Sros knows her family’s safety is far from guaranteed, not only because of the dilapidation of the house, but also because she and her husband no longer can collect as much of the aquatic vegetable morning glory as before to sell. As for fish, what little they catch is used for their own consumption and survival.
“I really want to sell this land and move back to my hometown because we don’t have any more work to do here, but people come with offers that are too cheap than what we bought for,” she lamented, adding that she would settle for $8,000.
But even that is a hard price to fetch as potential investors use the excuse of water pollution against her.

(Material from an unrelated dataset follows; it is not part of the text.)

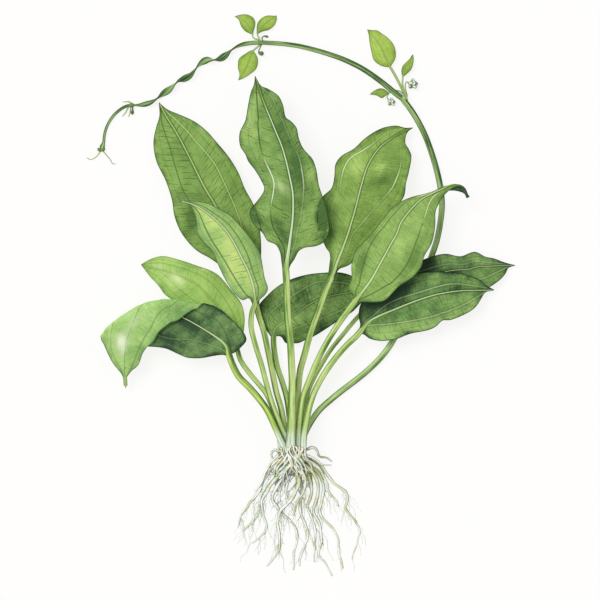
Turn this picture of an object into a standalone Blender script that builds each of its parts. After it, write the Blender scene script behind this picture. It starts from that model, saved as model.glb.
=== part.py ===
"""A broad-leaved rosette plant with its arching flower stalk and its roots, picked and laid down.

Metres, +Z up, the surface it lies on at z = 0. The crown's flat underside is at the origin, the
leaves point towards +Y and the roots towards -Y.
Outlines are read on a plan sheet in millimetres: x to the right and y down, seen from above.
"""
import math

import bmesh
import bpy
import numpy as np

MM = 0.001
CROWN_X = 292.0
CROWN_Y = 458.0

CROWN_FACE = (0.0, -1.0, 0.0)
RIB_HALF_THICKNESS = 1.0
WEB_HALF_THICKNESS = 0.62
TIP_HALF_THICKNESS = 0.35
WHORL_WEB_HALF_THICKNESS = 0.4
# Shares of a blade's length over which its rib and its web thin out from the petiole's depth.
RIB_FADE = 0.12
WEB_FADE = 0.05
FOOT_WEB_SHARE = 0.7
# Shares of a blade's length at its first and last sections.
BLADE_START = 0.035
BLADE_END = 0.988
# A blade's margins drop away from its rib by this power of the distance across.
DROP_POWER = 1.6
# The petiole has its top's size from this share of its length on.
PETIOLE_TAPER = 0.4
# How far a coarse path may stray from the smooth one.
PETIOLE_SAG = 0.35
WHORL_SAG = 0.15
STALK_SAG = 0.3
ROOT_SAG = 0.45
ROOT_CLEARANCE = 0.6

STALK_SIDES = 6
STALK_END_RINGS = 14
TWIST_RINGS = 32
ROOT_SIDES = 5
CROWN_SIDES = 16
FLAT_BLADE_SECTION = (-1.0, -0.5, 0.0, 0.5, 1.0)

# Crown: y on the sheet, half width and half height of each station; its underside is cut flat.
CROWN_STATIONS = (
    (445.3, 15.4, 13.2),
    (450.0, 16.0, 13.8),
    (457.0, 15.0, 13.0),
    (464.0, 12.5, 11.0),
    (469.0, 9.0, 8.4),
    (472.5, 4.6, 4.4),
)
CROWN_SINK = 0.93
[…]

The land prices of Boeung Tumpun vary depending on size, location, terrain and accessibility, said Sovannaroth Khan, managing director of property valuation company Cozy Home Co. Ltd.
CVEA’s Heang, however, said prices could fetch up to $900 per square metre, depending on land size and condition.
As for the area’s future, he believed Boeung Tumpun would be targeted for redevelopment as the completion of the Hun Neang boulevard linking Street 371, which is parallel to Boeung Tumpun, with the Hun Sen Boulevard looms closer.
Ratha Chan, assistant to the CEO of Borey Peng Huoth – one of the boreys along Street 371 in Boeung Tumpun commune – said the Star Natural project which started in 2014 sits on 10 hectares directly in front of the lake, but declined to reveal how much investment had gone into the borey and whom they had bought the land from.
City Hall spokesperson Met Measpheakdey was unavailable for comment on Boeung Tumpun’s development progress status.